Wydali 14 mln dolarów na testy elektryków. Wyniki obnażają prawdę o zasięgu
Na papierze wygląda dobrze, w trasie - już gorzej. Australijczycy sprawdzili, ile naprawdę przejeżdżają elektryki i wydali na badania aż 14 mln dolarów.

W skrócie
- Testy prowadzone przez Australian Automobile Association wykazały, że samochody elektryczne mają rzeczywisty zasięg średnio o 10–20 proc. niższy niż deklarują producenci.
- Największe rozbieżności zanotowano w modelu BYD Atto 3, a najmniejsze w Smart #3, różnice dotknęły także popularne auta jak Tesla Model 3 i Kia EV6.
- Na rzeczywisty zasięg samochodu elektrycznego wpływają takie czynniki jak temperatura, styl jazdy, korzystanie z klimatyzacji oraz realne warunki drogowe.
- Więcej podobnych informacji znajdziesz na stronie głównej serwisu
Testy aut elektrycznych za 14 mln dolarów
Australian Automobile Association przeprowadziła program badawczy o wartości 14 mln dolarów. Były to pierwsze na taką skalę testy porównujące dane katalogowe z rzeczywistym zasięgiem samochodów elektrycznych. Badania wykazały, że w normalnych warunkach auta elektryczne przejeżdżają średnio od 10 do 20 proc. mniej kilometrów niż deklarują producenci.
Największe różnice odnotowano w przypadku modelu BYD Atto 3. Producent obiecywał 480 km, podczas gdy rzeczywisty wynik wyniósł 369 km - to aż o 23 proc. mniej.

Z drugiej strony Smart #3 wypadł najlepiej, tracąc tylko 5 proc. obiecanego dystansu. Tesla Model 3 przejechała 441 km zamiast deklarowanych 513 km, co oznacza spadek o 14 proc. Kia EV6 i Tesla Model Y straciły po 8 proc. zasięgu.

Dlaczego katalogowe dane są zawyżone?
Różnice wynikają ze sposobu prowadzenia oficjalnych testów WLTP. Odbywają się one w laboratoriach, gdzie panują sterylne warunki. Temperatura utrzymywana jest na poziomie 23 stop. Celsjusza, samochód nie ma dodatkowego obciążenia, a systemy klimatyzacji i ogrzewania są wyłączone.

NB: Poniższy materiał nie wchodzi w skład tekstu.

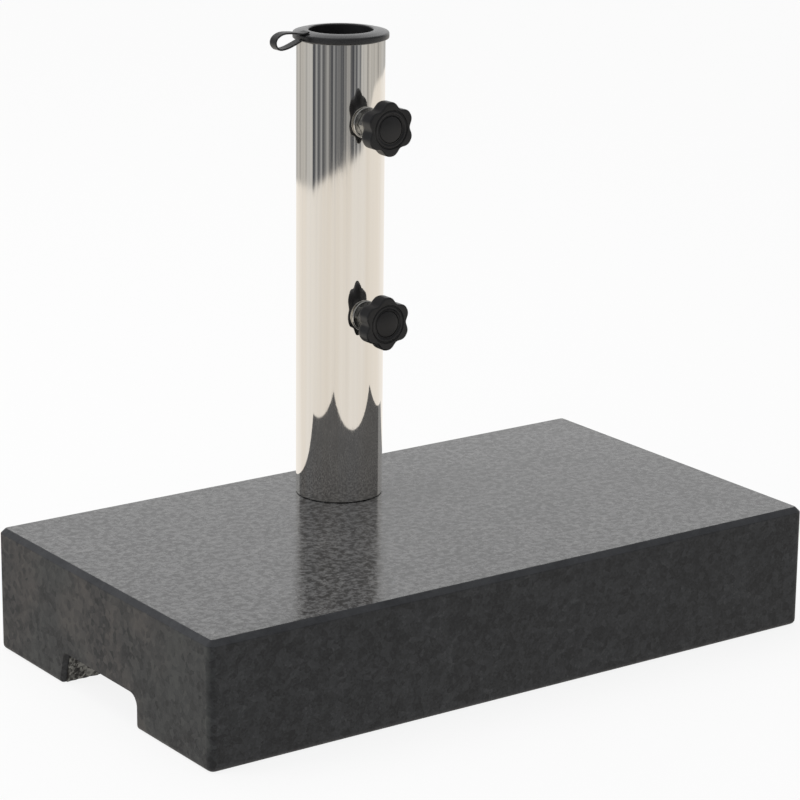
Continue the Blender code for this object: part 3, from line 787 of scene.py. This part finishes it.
def threadedRod(radius, low, high):
    sizes = clampSizes
    pitch, root, steps = sizes["pitch"], radius - sizes["threadDepth"], sizes["threadSteps"]
    turns = math.ceil((high - low) / pitch) + 2
    shape = bmesh.new()
    outline = [(root, 0.0), (radius, 0.38), (radius, 0.5), (root, 0.88), (root, 1.0)]  # heights in pitches
    corners = [shape.verts.new((out, 0.0, low - pitch + up * pitch)) for out, up in outline]
    sides = [shape.edges.new(pair) for pair in zip(corners, corners[1:])]
    bmesh.ops.spin(
        shape, geom=corners + sides, cent=(0, 0, 0), axis=(0, 0, 1), dvec=(0, 0, pitch / steps),
        angle=math.tau * turns, steps=steps * turns, use_merge=False,
    )
    bmesh.ops.remove_doubles(shape, verts=shape.verts[:], dist=1e-6)
    for height, inner, outer in ((low, True, False), (high, False, True)):
        bmesh.ops.bisect_plane(
            shape, geom=shape.verts[:] + shape.edges[:] + shape.faces[:], dist=1e-7,
            plane_co=(0, 0, height), plane_no=(0, 0, 1), clear_inner=inner, clear_outer=outer,
        )
        rim = edgesWhere(shape, lambda e: e.is_boundary and abs(e.verts[0].co.z - height) < 1e-6)
        bmesh.ops.holes_fill(shape, edges=rim, sides=0)
    return shape


def makeStud(name, material, place, tip, headLow, headHigh, flats):
    stud = hexPiece(name + "ClampStud", flats, headLow, headHigh, False, True)
    rod = threadedRod(clampSizes["threadRadius"], tip, headLow + 2 * clampSizes["overshoot"])
    carve(stud, makeObject("rod", rod), "UNION")
    stud.data.transform(place)
    finishPiece(stud, material, name + "_screw", name + "_clamp_stud", 30.0)


def makeClamp(name, plated, plastic):
    centre = middle(name + "_clamp_washer")
    outwards = Matrix.Rotation(math.pi / 2, 4, "X")  # local +Z points out of the tube, along -Y

    def at(y):
        return Matrix.Translation((centre.x, y, centre.z)) @ outwards

    low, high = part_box(name + "_clamp_washer")
    makeWasher(name, plated, at(high.y), high.y - low.y, (high.x - low.x) / 2)
    low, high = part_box(name + "_clamp_nut")
    makeNut(name, plated, at(high.y), high.y - low.y, high.z - low.z)
    low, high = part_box(name + "_knob")
    hubEnd, height = high.y, high.y - low.y
    studLow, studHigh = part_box(name + "_clamp_stud")
    headHigh = hubEnd - studLow.y
    headLow = headHigh - clampSizes["headHeight"]
    makeStud(name, plated, at(hubEnd), hubEnd - studHigh.y, headLow, headHigh, studHigh.z - studLow.z)
    makeKnob(name, plastic, at(hubEnd), height, headLow)
    low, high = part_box(name + "_knob_cap")
    makeKnobCap(name, plastic, at(hubEnd), hubEnd - high.y, hubEnd - low.y, (high.x - low.x) / 2)


# for CAD nodes that are shown as they are
def coat(material, *nodes):
    for node in nodes:
        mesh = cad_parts[node].data
        mesh.materials.clear()
        mesh.materials.append(material)


studio = {
    "floor": (0.97, 0.97, 0.97),
    "floorPaint": (0.12, 0.12, 0.12),
    "floorGlow": 0.895,
    "worldGlow": 0.45,
    "backGlow": 1.0,
    "dimGlow": 0.30,
    "wallRadius": 3.6,
    "dimWallHeight": 3.4,
    "backWallHeight": 2.8,
    "backWallFrom": 130.0,  # degrees round from the camera's side
    "azimuth": -35.505,  # 0 looks along +Y
    "elevation": 15.970,
    "distance": 1.95258,
    "aim": (-0.0057, 0.0, 0.15807),
    "roll": 0.581,
    "lens": 140.1,
}
softboxes = {  # place, aim, width, height, watts
    "overheadSoftbox": ((-0.4, 0.5, 2.4), (0.0, 0.0, 0.0), 2.4, 2.4, 30.0),
    "leftSoftbox": ((-2.2, 0.9, 1.5), (0.0, 0.0, 0.2), 1.2, 1.8, 17.0),
}
paintedReflections = {  # painted reflections: glowing colours on a sheet at floor level that only polished metal sees
    "near": (0.915, 0.868, 0.808),
    "nearDull": (0.72, 0.68, 0.63),
    "nearSide": (1.08, 1.03, 0.97),
    "far": (0.61, 0.595, 0.57),
    "farStreak": (0.15, 0.15, 0.155),
    "dark": (0.060, 0.064, 0.074),
    "darkPale": (0.40, 0.40, 0.40),
    "from": -75.4,  # degrees round from the camera's side
    "to": 55.2,
    "starts": 1.455,
    "slant": 0.09,
    "centre": (-0.004, 0.070, 0.0),
}


def stageObject(name, shape, material):
    stage = makeObject(name, shape)
    stage.data.materials.append(material)
    return stage


def glowing(name, paint, glow, colour):
    maker = MaterialMaker(name)
    return maker.finish({
        "Base Color": paint, "Roughness": 0.9, "Specular IOR Level": 0.0,
        "Emission Color": colour, "Emission Strength": glow,
    })


def paintedReflectionMaterial():
    looks = paintedReflections
    # the sheet's glow is painted reflection: bright near the object, dark with pale streaks on the camera's
    # side further out
    maker = MaterialMaker("paintedReflectionSheet")
    facing = math.radians(studio["azimuth"] - 90.0)
    where = maker.place(move=tuple(-part for part in looks["centre"]))
    east, north = maker.part(where, 0), maker.part(where, 1)
    # turned so that 0 degrees is the camera's side and + is to its right
    ahead = east * math.cos(facing) + north * math.sin(facing)
    beside = north * math.cos(facing) - east * math.sin(facing)
    angle = maker.node("ShaderNodeMath", {"operation": "ARCTAN2"}, {0: beside, 1: ahead}) * (180 / math.pi)
    reach = (east * east + north * north) ** 0.5
    line = maker.node("ShaderNodeCombineXYZ", None, {0: angle})
    fine = maker.noise(0.30, 3.0, 0.6, line)
    bands = maker.noise(0.075, 1.0, 0.5, line)
    side = abs(angle).between(60.0, 140.0)
    dulled = bands.between(0.30, 0.70) * 0.16 + fine.between(0.5, 0.8) * 0.05
    glow = maker.mix(dulled, looks["near"], looks["nearDull"])
    glow = maker.mix(side * 0.5, glow, looks["nearSide"])
    streaks = 0.65 * fine.between(0.52, 0.68) + 0.35 * bands.between(0.45, 0.65)
    distant = maker.mix(streaks, looks["far"], looks["farStreak"])
    darkStreaks = 0.30 * fine.between(0.40, 0.65) + 0.85 * bands.between(0.42, 0.62)
    dark = maker.mix(darkStreaks, looks["dark"], looks["darkPale"])
    left, right = looks["from"], looks["to"]
    inside = angle.between(left - 1.0, left + 1.0) * (1 - angle.between(right - 1.0, right + 1.0))
    ramp = maker.node("ShaderNodeMath", {"operation": "MAXIMUM"}, {0: angle, 1: left}) / 60.0
    edge = looks["starts"] + looks["slant"] * ramp + 0.06 * (bands - 0.5)
    edge = edge + 0.35 * angle.between(right, right + 50.0)
    outside = maker.mix(inside, distant, dark)
    colour = maker.mix((reach - edge).between(-0.015, 0.035), glow, outside)
    return maker.finish({
        "Base Color": (0.0, 0.0, 0.0), "Specular IOR Level": 0.0,
        "Emission Color": colour, "Emission Strength": 1.0,
    })


def disc(radius, height):
    shape = bmesh.new()
    lift = Matrix.Translation((0, 0, height))
    bmesh.ops.create_circle(shape, cap_ends=True, segments=64, radius=radius, matrix=lift)
    return shape


def wallSector(radius, start, end, height):
    shape = bmesh.new()
    foot, head = shape.verts.new((radius, 0.0, 0.0)), shape.verts.new((radius, 0.0, height))
    side = shape.edges.new((foot, head))
    turn = Matrix.Rotation(math.radians(start), 3, "Z")
    bmesh.ops.rotate(shape, verts=[foot, head], cent=(0, 0, 0), matrix=turn)
    bmesh.ops.spin(
        shape, geom=[foot, head, side], cent=(0, 0, 0), axis=(0, 0, 1),
        angle=math.radians(end - start), steps=48, use_merge=False,
    )
    return shape


def softbox(name, place, aim, width, height, power):
    data = bpy.data.lights.new(name, "AREA")
    data.shape = "RECTANGLE"
    data.size = width
    data.size_y = height
    data.energy = power
    lamp = bpy.data.objects.new(name, data)
    lamp.location = place
    lamp.rotation_euler = (Vector(aim) - Vector(place)).to_track_quat("-Z", "Y").to_euler()
    lamp.visible_glossy = False
    bpy.context.scene.collection.objects.link(lamp)


def makeStudio():
    floorPaint = glowing("paleFloor", studio["floorPaint"], studio["floorGlow"], studio["floor"])
    floor = stageObject("floor", disc(30.0, 0.0), floorPaint)
    floor.visible_glossy = False
    # seen only in reflections: a glowing sheet that paints the reflections in polished metal
    mirrored = stageObject("paintedReflectionSheet", disc(12.0, 0.001), paintedReflectionMaterial())
    for name in ("visible_camera", "visible_shadow", "visible_diffuse", "visible_transmission"):
        setattr(mirrored, name, False)
    world = bpy.data.worlds.new("studioWorld")
    bpy.context.scene.world = world
    world.use_nodes = True
    background = world.node_tree.nodes["Background"]
    background.inputs["Color"].default_value = (1.0, 1.0, 1.0, 1.0)
    background.inputs["Strength"].default_value = studio["worldGlow"]
    facing = studio["azimuth"] - 90.0  # the camera's own bearing round Z
    turn, radius = studio["backWallFrom"], studio["wallRadius"]
    black = (0.0, 0.0, 0.0)
    dimPaint = glowing("dimWall", black, studio["dimGlow"], (1.0, 1.0, 1.02))
    dimShape = wallSector(radius, facing - turn, facing + turn, studio["dimWallHeight"])
    dim = stageObject("dimWall", dimShape, dimPaint)
    backPaint = glowing("backWall", black, studio["backGlow"], (1.0, 1.0, 1.0))
    backShape = wallSector(radius, facing + turn, facing + 360.0 - turn, studio["backWallHeight"])
    back = stageObject("backWall", backShape, backPaint)
    for wall in (dim, back):
        wall.visible_camera = False
    for name, settings in softboxes.items():
        softbox(name, *settings)
    bpy.context.scene.view_settings.view_transform = "Standard"
    print("made the studio")


def makeCamera():
    data = bpy.data.cameras.new("camera")
    data.sensor_width = 36.0
    data.lens = studio["lens"]
    azimuth, elevation = math.radians(studio["azimuth"]), math.radians(studio["elevation"])
    level = math.cos(elevation)
    back = Vector((math.sin(azimuth) * level, -math.cos(azimuth) * level, math.sin(elevation)))
    camera = bpy.data.objects.new("camera", data)
    look = (-back).to_track_quat("-Z", "Y").to_matrix().to_4x4()
    spot = Vector(studio["aim"]) + back * studio["distance"]
    roll = Matrix.Rotation(math.radians(studio["roll"]), 4, "Z")
    camera.matrix_world = Matrix.Translation(spot) @ look @ roll
    bpy.context.scene.collection.objects.link(camera)
    bpy.context.scene.camera = camera


def main():
    makeCamera()
    makeStudio()
    polished = makePolishedSteel()
    plated = makeZinc()
    knobBlack = makePlastic("knobPlastic")
    makeBlock(makePolishedGranite(), makeSawnGranite(), makeBrokenGranite())
    makeTube(polished)
    makeCollar(makePlastic("collarPlastic"))
    makeStrap(makePlastic("strapPlastic"))
    for name in ("lower", "upper"):
        makeClamp(name, plated, knobBlack)
    coat(plated, "foot_disc", "tube_bolt", "wide_washer", "lock_washer")
    coat(makePlastic("nylon"), "lower_pressure_pad", "upper_pressure_pad")


main()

Prędkość średnia w takim cyklu to 46,5 km/h, co nijak ma się do jazdy po autostradzie czy w korkach.
W realnym świecie na zasięg wpływa wiele czynników, które procedury pomiarowe pomijają. Należą do nich wahania temperatur, dynamiczna jazda, stała prędkość 130 km/h na drogach szybkiego ruchu, a także korzystanie z klimatyzacji czy ogrzewania. Szczególnie w niskich temperaturach baterie litowo-jonowe tracą swoją wydajność. Badania w Norwegii wykazały, że przy temperaturach poniżej zera zasięg spada od 10 do 23 proc., a w skrajnych warunkach nawet o 40 proc.
Jak zwiększyć zasięg auta elektrycznego?
Eksperci zwracają uwagę, że kierowcy mają wpływ na rzeczywisty zasięg swoich pojazdów. Kluczowa jest płynna jazda, unikanie gwałtownego przyspieszania oraz maksymalne wykorzystanie rekuperacji podczas hamowania. Warto zadbać o właściwe ciśnienie w oponach i unikać zbędnego obciążenia, np. bagażników dachowych.
Skuteczną metodą jest również kondycjonowanie kabiny w trakcie ładowania - schłodzenie lub ogrzanie wnętrza jeszcze przed ruszeniem pozwala ograniczyć pobór energii z akumulatora w trasie. Coraz większą popularnością cieszą się aplikacje takie jak A Better Route Planner czy Plugshare, które przy planowaniu trasy uwzględniają topografię, pogodę i specyfikę konkretnego modelu auta.
Zasięg elektryków a auta spalinowe
Rozbieżności między deklaracjami a rzeczywistością nie dotyczą wyłącznie samochodów elektrycznych. Badania przeprowadzone w Europie pokazały, że pojazdy spalinowe potrafią zużywać średnio o 20 proc. więcej paliwa niż podają oficjalne dane. W niektórych przypadkach różnica sięgała nawet 35 proc.
Dla potencjalnych nabywców elektryków kluczową barierą wciąż pozostaje zasięg. Według badań aż 60 proc. kierowców wskazuje go jako główną przeszkodę przy zakupie. Wyniki australijskiego programu nie pozostawiają złudzeń - producenci podają wartości optymistyczne, a dopiero niezależne testy pokazują realne możliwości pojazdów.